Parallel Computational Methods for Cone Beam X-Ray Computed Tomography

The focus of this work is accurate three dimensional tomography from two dimensional projections using a cluster of workstations. The Feldkamp algorithm for circular orbit tomography will be used. Projectional data in tomographic systems can be acquired much faster than the data can be reconstructed with serial processing on individual processors. A motivation of this work is to improve the computational performance of cone beam tomography in the Henry Ford Hospital Microtomography Laboratory. This laboratory examines specimens at microscopic (10--250 $\mu$m) resolution. Other laboratory systems around the world are currently in place and still others are under development. Research institutions and Simulated and real data from Henry Ford Hospital Microtomography Laboratory will be used. The tomography problem can be parallelized by partitioning the volume and distributing a portion of the volume to each processor. Each projection is then sent to each processor for backprojection. This algorithm is analyzed from a theoretic viewpoint with a LogP model. The extent to which the algorithm can be improved using parallelization is then presented. The errors in reconstructed images are addressed. The implications of the theoretical speedup obtained through parallelization is then addressed. Finally, a comparison between theory and experiment are presented. The results indicate the cone beam tomography can be parallelized, but because of the high cost of communication, it is not trivially parallel.

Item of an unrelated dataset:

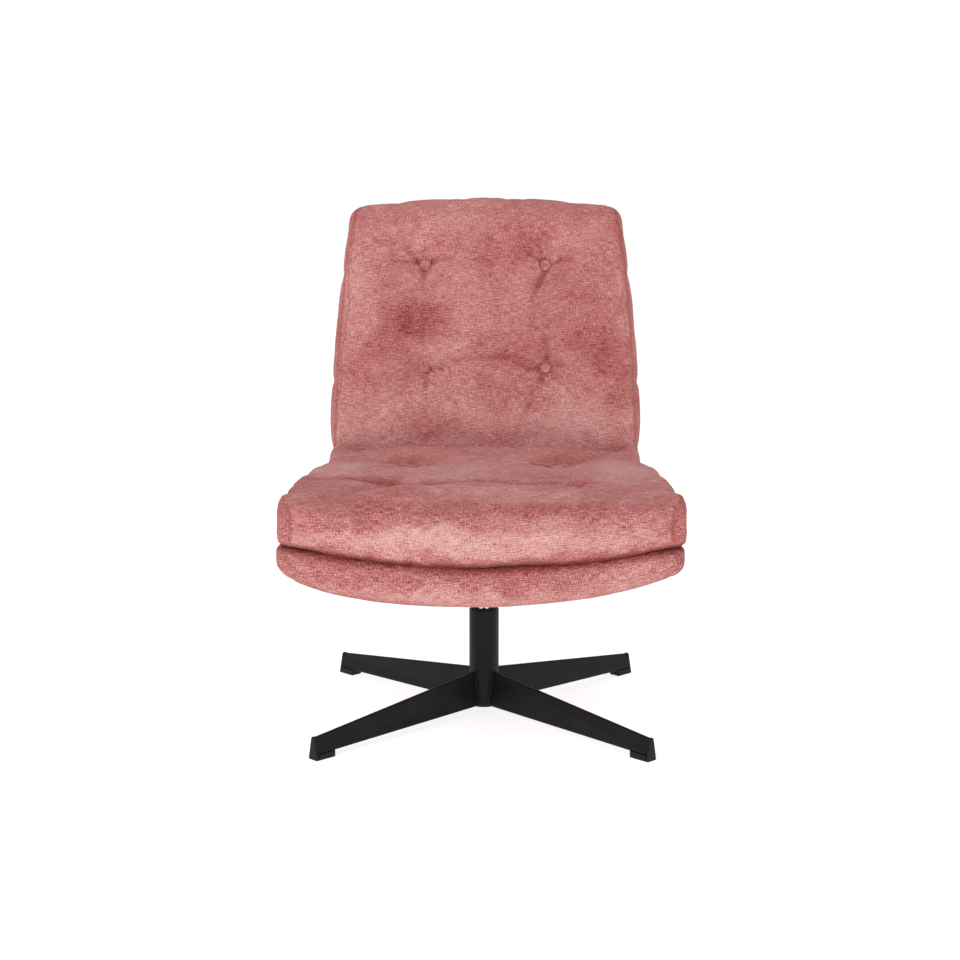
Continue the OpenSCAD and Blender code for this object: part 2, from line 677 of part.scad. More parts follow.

The main results indicate the cone beam tomography problem can be solved in $O(N^4)$ using the Feldkamp algorithm to reconstruct a volume of $N^3$ voxels from $pi N/2$ views. The parallel algorithm allows for a speedup which depend on the ratio of computation to communication. Speedup increases by $O(\sqrt{N})$ which results in an optimal parallel running time of $O(N^{3.5})$. The model accurately predicts speedup on a cluster of workstations connected with 10 and 100 Mbps Ethernet and 155 Mbps ATM.

The volume segmentation presented in the parallel algorithm can be extended to other three-dimensional imaging problems involving analysis and display of data. The LogP model for clusters of workstations can be utilized in assessing performance of general parallelization on clusters of workstations.